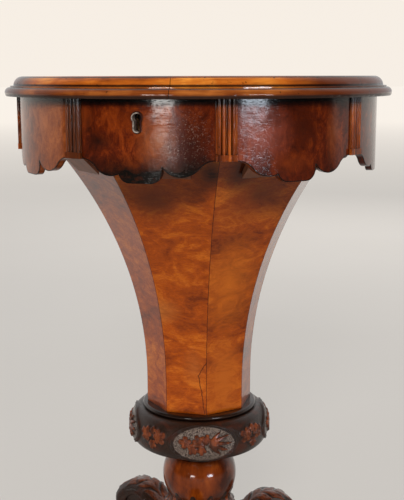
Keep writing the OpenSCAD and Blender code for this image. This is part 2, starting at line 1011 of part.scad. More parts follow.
module carved_collar() {
    color(dark_walnut)
        union() {
            rotate_extrude()
                collar_section(0, spigot_r + spigot_gap);
            for (k = [0 : cartouches - 1]) {
                carved(k * 360 / cartouches)
                    difference() {
                        oval(0);
                        oval(rim_w);
                    }
                carved(k * 360 / cartouches)
                    cartouche_leaves();
                carved((k + 0.5) * 360 / cartouches)
                    polygon(palmette(full_lobes, 18, 11));
            }
        }
}

// Turned stem

leg_turns = [leg_turn, leg_turn + 120, leg_turn + 240];

// Half section of the stem, with its round members as true arcs
module stem_section() {
    bulge = knop_r - pinch_r;
    knop_arc = (pow(knop_h / 2, 2) + pow(bulge, 2)) / (2 * bulge);
    knop_mid = (knop_top + knop_low) / 2;
    translate([0, knop_top])
        square([spigot_r, block_top - knop_top]);
    translate([0, knop_top])
        square([pinch_r - neck_set, knop_gap - glue_gap]);
    intersection() {
        translate([knop_r - knop_arc, knop_mid])
            circle(r = knop_arc, $fn = 180);
        translate([0, knop_low])
            square([knop_r + over, knop_h]);
    }
    // Cup that flares out below the knop
    difference() {
        translate([0, cup_low])
            square([cup_r, cup_h]);
        translate([pinch_r + cup_h, knop_low])
            circle(r = cup_h);
    }
    translate([cup_r - bead_r, cup_low - bead_r])
        circle(r = bead_r);
    translate([0, bead_low])
        square([cup_r - bead_r, 2 * bead_r + over]);
    translate([0, block_low])
        square([block_r, bead_low - block_low]);
}

// Grooves that part the cup and its bead into leaves
module cup_grooves() {
    for (k = [0 : cup_leaves - 1])
        rotate([0, 0, cartouche_turn + k * 360 / cup_leaves])
            translate([0, -cup_r - groove_r / 3, bead_low - over])
                cylinder(r = groove_r, h = knop_low - bead_low, $fn = 24);
}

// Tapering dovetail tongue on the inner face of a leg at the front
module dovetail(grow, high) {
    past = grow > 0 ? over : 0;
    root = dovetail_w / 2 + grow;
    translate([0, -seat_reach, block_low - past])
        linear_extrude(high - block_low + past)
            polygon([[-root, -past], [root, -past],
                     [root + dovetail_flare, dovetail_d + grow],
                     [-root - dovetail_flare, dovetail_d + grow]]);
}

module turned_stem() {
    color(walnut)
        difference() {
            rotate_extrude()
                stem_section();
            for (turn = leg_turns)
                rotate([0, 0, turn]) {
                    span([-block_r, -2 * block_r, block_low - over],
                         [block_r, -seat_reach, seat_high + flat_above]);
                    dovetail(inlet_gap, dovetail_top + inlet_gap);
                }
            cup_grooves();
            at_plate_screws()
                pilot(block_low, 1);
        }
}

// Legs

// Point on a smooth curve through the list, at s from 0 to the last index
function smooth(p, s) =
    let (n = len(p) - 1, i = min(floor(s), n - 1), f = s - i,
         a = p[max(i - 1, 0)], b = p[i], c = p[i + 1], d = p[min(i + 2, n)])
    0.5 * (2 * b + (c - a) * f + (2 * a - 5 * b + 4 * c - d) * f * f + (3 * b - 3 * c + d - a) * f * f * f);

function smooth_line(p, steps) =
    [for (i = [0 : steps]) smooth(p, i * (len(p) - 1) / steps)];

// Outline of a band of changing depth along a line of [distance, height, half depth]
function band_outline(line, inset) =
    let (n = len(line) - 1,
         turn = [for (i = [0 : n])
             let (a = line[max(i - 1, 0)], b = line[min(i + 1, n)])
             atan2(b[1] - a[1], b[0] - a[0])],
         edge = function(i, s) [line[i][0] - s * (line[i][2] - inset) * sin(turn[i]),
                                line[i][1] + s * (line[i][2] - inset) * cos(turn[i])])
    concat([for (i = [0 : n]) edge(i, 1)], [for (i = [n : -1 : 0]) edge(i, -1)]);

// Line of a scroll that winds in towards its eye and gets thinner
function scroll_line(x, z, r, band, from, turn, steps) =
    [for (i = [0 : steps])
        let (f = i / steps, a = from + turn * f, wind = (r - band) * (1 - 0.5 * f))
        [x + wind * cos(a), z + wind * sin(a), band * (1 - 0.42 * f)]];

seat_mid = (seat_low + seat_high) / 2;
seat_half = (seat_high - seat_low) / 2;
// The pad reaches this far up into the toe
pad_sunk = 2;
toe_z = pad_h + toe_r - pad_sunk;
// Radius of the eyes of the two scrolls
knee_eye_r = 8;
toe_eye_r = 6;

// The leg's body, from its seat over the knee and down to the toe
leg_line = [
    [seat_reach - 0.35 * knee_r, seat_mid - 0.1 * seat_half, 0.9 * seat_half],
    [seat_reach + 0.24 * knee_r, seat_mid - 0.05 * seat_half, 0.88 * seat_half],
    [knee_reach - knee_r, knee_z - 1.06 * knee_r, 0.85 * knee_r],
    [knee_reach - 0.12 * knee_r, knee_z - 0.97 * knee_r, 0.68 * knee_r],
    [knee_reach + 0.65 * knee_r, knee_z - 1.53 * knee_r, 0.56 * knee_r],
    [toe_reach - 2.63 * toe_r, toe_z + 3.47 * toe_r, 0.79 * toe_r],
    [toe_reach - 1.9 * toe_r, toe_z + 1.58 * toe_r, 0.66 * toe_r],
    [toe_reach - 1.05 * toe_r, toe_z + 0.05 * toe_r, 0.58 * toe_r],
    [toe_reach, toe_z - 0.53 * toe_r, 0.47 * toe_r]
];

// The knee's scroll starts beside the seat and winds down round its eye
knee_line = concat(
    [[seat_reach - 0.06 * knee_r, seat_high - 0.65 * knee_r, 0.38 * knee_r],
     [seat_reach + 0.41 * knee_r, seat_high - 0.24 * knee_r, 0.35 * knee_r],
     [knee_reach - 1.06 * knee_r, knee_z + 0.24 * knee_r, 0.29 * knee_r]],
    scroll_line(knee_reach, knee_z, knee_r, knee_band, 120, -285, 20));

// The foot's scroll winds up from the floor
toe_line = scroll_line(toe_reach, toe_z, toe_r, toe_band, -100, 270, 16);

// Side view of a leg, with X as the distance from the axis
module leg_side(inset) {
    difference() {
        union() {
            polygon(band_outline(smooth_line(leg_line, 24), inset));
            polygon(band_outline(knee_line, inset));
            polygon(band_outline(toe_line, inset));
            translate([knee_reach, knee_z])
                circle(r = knee_eye_r - inset / 2, $fn = 48);
            translate([toe_reach, toe_z])
                circle(r = toe_eye_r - inset / 2, $fn = 48);
        }
        // Flat seat against the leg block
        translate([seat_reach - 40, 0])
            square([40, table_h / 2]);
    }
}

// Half width of a leg by height: slim at the ankle, rounded over the knee
leg_heights = [
    [0.5 * foot_w, 0], [0.5 * foot_w, toe_z], [0.4 * foot_w, toe_z + 1.58 * toe_r],
    [0.5 * seat_w, knee_z - 2.06 * knee_r], [0.5 * knee_w, knee_z - 0.88 * knee_r],
    [0.48 * knee_w, knee_z], [0.4 * knee_w, knee_z + 0.5 * knee_r],
    [0.26 * knee_w, knee_z + 0.84 * knee_r], [0.09 * knee_w, knee_z + knee_r + over]
];

// Half width of a leg by distance from the axis: fullest at the knee
leg_reaches = [
    [0.5 * seat_w, seat_reach - over], [0.5 * seat_w, seat_reach + 0.41 * knee_r],
    [0.5 * knee_w, knee_reach - 0.35 * knee_r], [0.5 * knee_w, knee_reach + 0.35 * knee_r],
    [0.4 * knee_w, knee_reach + knee_r], [0.5 * foot_w, toe_reach - 1.58 * toe_r],
    [0.5 * foot_w, toe_reach + toe_r + over]
];

// Outline of half widths along a line, mirrored about the line
module widths_outline(widths, sunk) {
    half = smooth_line(widths, 24);
    polygon(concat([for (p = half) [p[0] - sunk, p[1]]],
                   [for (i = [len(half) - 1 : -1 : 0]) [sunk - half[i][0], half[i][1]]]));
}

// A slab with the leg's side view, cut to its front view and its plan
module leg_slab(inset, sunk) {
    intersection() {
        rotate([90, 0, -90])
            translate([0, 0, -knee_w])
                linear_extrude(2 * knee_w)
                    leg_side(inset);
        rotate([90, 0, 0])
            linear_extrude(top_d)
                widths_outline(leg_heights, sunk);
        mirror([0, 1, 0])
            linear_extrude(table_h)
                widths_outline(leg_reaches, sunk);
    }
}

module leg(turn) {
    color(dark_walnut)
        rotate([0, 0, turn])
            union() {
                leg_slab(0, leg_edge);
                leg_slab(leg_margin, 0);
                translate([0, -toe_reach, 0])
                    cylinder(r = pad_r, h = pad_h + pad_sunk);
                dovetail(0, dovetail_top);
            }
}

// Iron plate that ties the three legs to the stem

module at_plate_screws() {
    for (turn = leg_turns)
        rotate([0, 0, turn + 60])
            translate([0, -seat_reach / 2, 0])
                children();
}

module leg_plate() {
    color(iron)
        difference() {
            translate([0, 0, block_low - plate_t])
                cylinder(r = seat_reach - over, h = plate_t);
            at_plate_screws()
                countersink(block_low - plate_t, 1);
        }
}

module leg_plate_screws() {
    color(iron)
        at_plate_screws()
            screw(block_low - plate_t, 1);
}

lid_board();
lid_upper_moulding();
lid_lower_moulding();
lid_lining();
link_plate();
link_plate_screws();
lid_hinge_leaf(-1);  // lid_hinge_leaf_left
lid_hinge_leaf(1);  // lid_hinge_leaf_right
lid_hinge_screws();
carcass_hinge_leaf(-1);  // carcass_hinge_leaf_left
carcass_hinge_leaf(1);  // carcass_hinge_leaf_right
carcass_hinge_screws();
hinge_pins();
carcass_ring();
bottom_board();
glue_blocks();
for (k = [1 : sides])
    frieze_panel(k);
for (k = [1 : sides])
    pilaster(k);
well_wall();
compartment_dividers();
lock_case();
lock_bolt();
lock_screws();
escutcheon();
for (k = [1 : sides])
    trumpet_stave(k);
well_block();
well_floor();
trumpet_base_ring();
carved_collar();
turned_stem();
leg(leg_turns[0]);  // leg_front
leg(leg_turns[1]);  // leg_right
leg(leg_turns[2]);  // leg_left
leg_plate();
leg_plate_screws();
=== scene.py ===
"""Looks of the trumpet work table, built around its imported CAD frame.

Lengths are in metres, and sizes written in millimetres are multiplied by MM where they become
geometry. Angles are in degrees from the keyhole's side, and grow towards +X.
"""

import math

import bmesh
import bpy
import numpy as np
from mathutils import Matrix, Vector


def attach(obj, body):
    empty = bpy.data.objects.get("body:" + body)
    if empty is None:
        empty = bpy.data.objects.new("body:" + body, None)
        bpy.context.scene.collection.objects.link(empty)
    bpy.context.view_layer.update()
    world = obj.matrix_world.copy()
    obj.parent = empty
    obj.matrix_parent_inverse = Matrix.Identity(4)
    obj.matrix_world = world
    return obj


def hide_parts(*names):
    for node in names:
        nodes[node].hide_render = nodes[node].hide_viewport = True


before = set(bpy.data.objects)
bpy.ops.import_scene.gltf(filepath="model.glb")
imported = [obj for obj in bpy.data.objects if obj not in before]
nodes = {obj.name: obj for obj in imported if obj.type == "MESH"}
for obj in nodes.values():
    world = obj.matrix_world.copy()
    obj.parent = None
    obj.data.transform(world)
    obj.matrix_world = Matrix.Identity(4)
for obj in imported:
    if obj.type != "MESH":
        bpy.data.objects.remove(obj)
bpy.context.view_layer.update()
MM = 0.001

# Levels and sizes of the CAD model, in millimetres
LID_LOW = 718.1
LINING_R, LINING_LOW = 182.5, 716.1
WELL_APOTHEM, WELL_FLOOR_LOW, WELL_FLOOR_TOP = 49.9, 360.3, 363.3
RING_LOW, COLLAR_H, COLLAR_R = 336.3, 62.0, 85.0
BASE_RING_R = 70.5
KNOP_LOW, PINCH_R, CUP_R, CUP_H, CUP_DROP = 217.3, 38.0, 45.0, 14.0, 12.1
BEAD_TOP, BEAD_R = 203.3, 4.0
KNEE_REACH, KNEE_Z, KNEE_R = 96.0, 171.0, 34.0
SIDES, BACK_SIDES = range(1, 9), range(3, 8)
LEG_TURNS = {"leg_front": 5.0, "leg_right": 125.0, "leg_left": 245.0}

# The collar's carving is fullest at its middle and turns under above its low end
COLLAR_MIDDLE, COLLAR_TURN_Z, COLLAR_TURN_R = 304.5, 286.5, 56.0
COLLAR_INNER_R, COLLAR_CORE_R = 37.0, 22.0
UPPER_FULLNESS, LOWER_FULLNESS = 0.76, 0.82
OVAL_W, OVAL_H, OVAL_Z, BOSS_H = 41.5, 22.5, 313.5, 1.1
CARTOUCHE_TURN = 18.8
CARTOUCHE_HALF, SPRAY_HALF = math.radians(46), math.radians(30)
# The cartouche's ground ends at a share of its oval
OVAL_INSIDE = 0.86
# A vine leaf is (place, direction, size, height), and one of the fan (direction, share of length)
CARTOUCHE_LEAVES = (((-21, 2), 170, 10.5, 3.4), ((-13, -6), 230, 8.0, 3.0),
                    ((-7, 4), 110, 9.0, 3.4), ((-3, -6), 270, 8.0, 3.2), ((2, 5), 70, 8.5, 3.4))
SPRAY_LEAVES = (((-10, 3), 150, 13.0, 3.4), ((9, 3), 30, 13.0, 3.4),
                ((0, -6), 265, 8.5, 3.0), ((0, 9), 90, 7.0, 2.8))
FAN_LEAVES = ((-2, 1.0), (20, 0.95), (-22, 0.95), (42, 0.7), (-44, 0.7))
FAN_PLACE, FAN_LENGTH, FAN_WIDTH, FAN_H = (5, 1), 28, 2.2, 3.4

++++

THE PROBLEM:
Extract exactly and only the lines above from the line containing "lid_board();" through the line containing "imported = [obj", both end lines included.

OUTPUT:
lid_board();
lid_upper_moulding();
lid_lower_moulding();
lid_lining();
link_plate();
link_plate_screws();
lid_hinge_leaf(-1);  // lid_hinge_leaf_left
lid_hinge_leaf(1);  // lid_hinge_leaf_right
lid_hinge_screws();
carcass_hinge_leaf(-1);  // carcass_hinge_leaf_left
carcass_hinge_leaf(1);  // carcass_hinge_leaf_right
carcass_hinge_screws();
hinge_pins();
carcass_ring();
bottom_board();
glue_blocks();
for (k = [1 : sides])
    frieze_panel(k);
for (k = [1 : sides])
    pilaster(k);
well_wall();
compartment_dividers();
lock_case();
lock_bolt();
lock_screws();
escutcheon();
for (k = [1 : sides])
    trumpet_stave(k);
well_block();
well_floor();
trumpet_base_ring();
carved_collar();
turned_stem();
leg(leg_turns[0]);  // leg_front
leg(leg_turns[1]);  // leg_right
leg(leg_turns[2]);  // leg_left
leg_plate();
leg_plate_screws();
=== scene.py ===
"""Looks of the trumpet work table, built around its imported CAD frame.

Lengths are in metres, and sizes written in millimetres are multiplied by MM where they become
geometry. Angles are in degrees from the keyhole's side, and grow towards +X.
"""

import math

import bmesh
import bpy
import numpy as np
from mathutils import Matrix, Vector


def attach(obj, body):
    empty = bpy.data.objects.get("body:" + body)
    if empty is None:
        empty = bpy.data.objects.new("body:" + body, None)
        bpy.context.scene.collection.objects.link(empty)
    bpy.context.view_layer.update()
    world = obj.matrix_world.copy()
    obj.parent = empty
    obj.matrix_parent_inverse = Matrix.Identity(4)
    obj.matrix_world = world
    return obj


def hide_parts(*names):
    for node in names:
        nodes[node].hide_render = nodes[node].hide_viewport = True


before = set(bpy.data.objects)
bpy.ops.import_scene.gltf(filepath="model.glb")
imported = [obj for obj in bpy.data.objects if obj not in before]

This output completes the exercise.